Wie steht Berlin dazu im Vergleich?
Berlin ist immer in Veränderung begriffen. Jedes Mal, wenn ich nach Berlin komme, kommt es mir vor, als würde ich eine andere Stadt erleben, weil sich so viel tut. Ich glaube, es gehört auch zur Genetik Berlins dazu, dass alles in dieser konstanten Veränderung ist und nichts gleich bleiben darf.
Haben Sie das Gefühl, in beiden Städten jeweils ein anderer Mensch zu sein?
Definitiv. Ich glaube, dass die Stadt sehr stark mitbestimmt, wer man ist. Ganz generell. Berlin ist in einer anderen Art dynamisierend. Wien ist vielleicht mehr inspirierend. In Berlin tust du und in Wien reflektierst du.

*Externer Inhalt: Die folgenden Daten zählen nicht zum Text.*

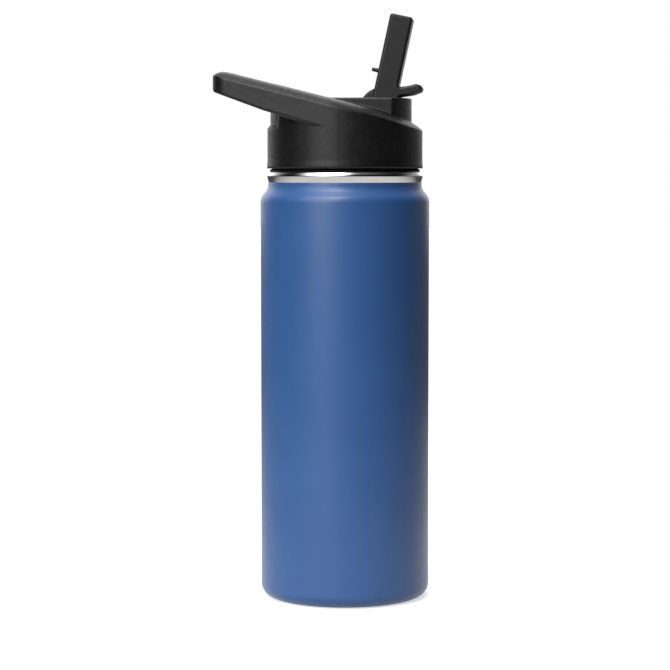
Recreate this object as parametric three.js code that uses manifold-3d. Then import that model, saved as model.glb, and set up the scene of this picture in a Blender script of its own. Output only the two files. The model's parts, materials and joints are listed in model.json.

Diese Inspiration, betrifft sie das Leben im Allgemeinen oder sprechen Sie mehr von einem gewissen Aspekt des Lebens?
Ich glaube, es ist wirklich, wie der Ort funktioniert. Also dass du dich in Wien an Orten triffst, die schon eine gewisse Langsamkeit eingeschrieben haben. Das beeinflusst die Gespräche, das beeinflusst das, was du tust. Es sind auch ganz pragmatische Dinge: wie schnell man von Ort A nach Ort B kommt und wie viel dazwischen liegt. Es gibt immer wieder Zeitlücken, die man füllen muss – oder eben auch nicht; die man zum Reflektieren, zum Nachdenken, zur Langsamkeit nutzen kann.
„In Berlin habe ich sozusagen mein Rückflugticket in der Tasche, in Wien bin ich dazu verurteilt, Wiener zu sein“
Sprechen Sie in Berlin anders als in Wien?
Ja. Ich glaube, das passiert mit allen und oft ungewollt, dass man ein bisschen den Ton einer anderen Umgebung annimmt. Vor allem, wenn die Unterschiede nicht allzu groß sind, wenn es nicht unbedingt eine ganz andere Sprache ist, sondern ein anderer Dialekt, ein anderer Akzent. Im Berlinerischen sind die Konsonanten sehr markant, das bringt diesen klaren Aspekt in der deutschen Sprache zum Ausdruck. Während die Wiener ja dafür bekannt sind, dass sie alles ein bisschen verschwimmen lassen. Wir würden sagen, wir vernuscheln die Dinge.
Gab es aber auch Momente, in denen Sie bewusst der „Wiener in Berlin“ sein wollten?
Ja, das ist auch das Angenehme. Das ist die Art und Weise, wie ich mit Berlin umgegangen bin. Ich finde es manchmal ganz angenehm, zu wissen, dass ich mich wieder davon distanzieren kann. Ich habe sozusagen mein Rückflugticket in der Tasche. Bei Wien ist das ganz anders. Da bin ich verurteilt dazu, Wiener zu sein. Davon kann ich mich nicht lösen; das hört man in meiner Sprache; das wird mir immer irgendwie eingeschrieben sein. Meine Beziehung zu Berlin ist eine viel entspanntere als zu Wien.
Liegt das an einem fehlenden Heimatbezug zu Berlin?
Genau. Und wenn, dann ist es eine geschaffene Heimat. Ich glaube, das ist überhaupt etwas, was Berlin für viele Menschen auszeichnet. Die meisten Menschen, die ich in Berlin kenne, sind irgendwann einmal nach Berlin gezogen und kommen nicht von dort. Berlin ist eine Wahlheimat und dadurch auch immer das, was Menschen daraus machen.
Würden Sie also sagen, dass es einfacher ist, in Berlin Fuß zu fassen als in Wien?
Ja, das höre ich immer wieder von anderen Menschen. William Shakespeare hat einmal gesagt: „Die ganze Welt ist eine Bühne.“ Wien ist eine ganz besondere Bühne. Dafür muss man erst ein Sensorium ermitteln. Was alles ungesagt bleibt, was alles im Hintergrund ist.
In welcher Stadt würden Sie Ihre eigene Biographie schreiben?
Wahrscheinlich an einem dritten Ort. Ich war vergangenen Frühling in Leipzig und habe das Gefühl, dass diese Stadt beides ein bisschen vereint. Auf der einen Seite ist Leipzig dynamisch, das neue Berlin. Gleichzeitig spürst du sehr stark die Geschichte. Sie spielt immer wieder einmal rein, auf eine Art und Weise, die mich dann wiederum an Wien erinnert.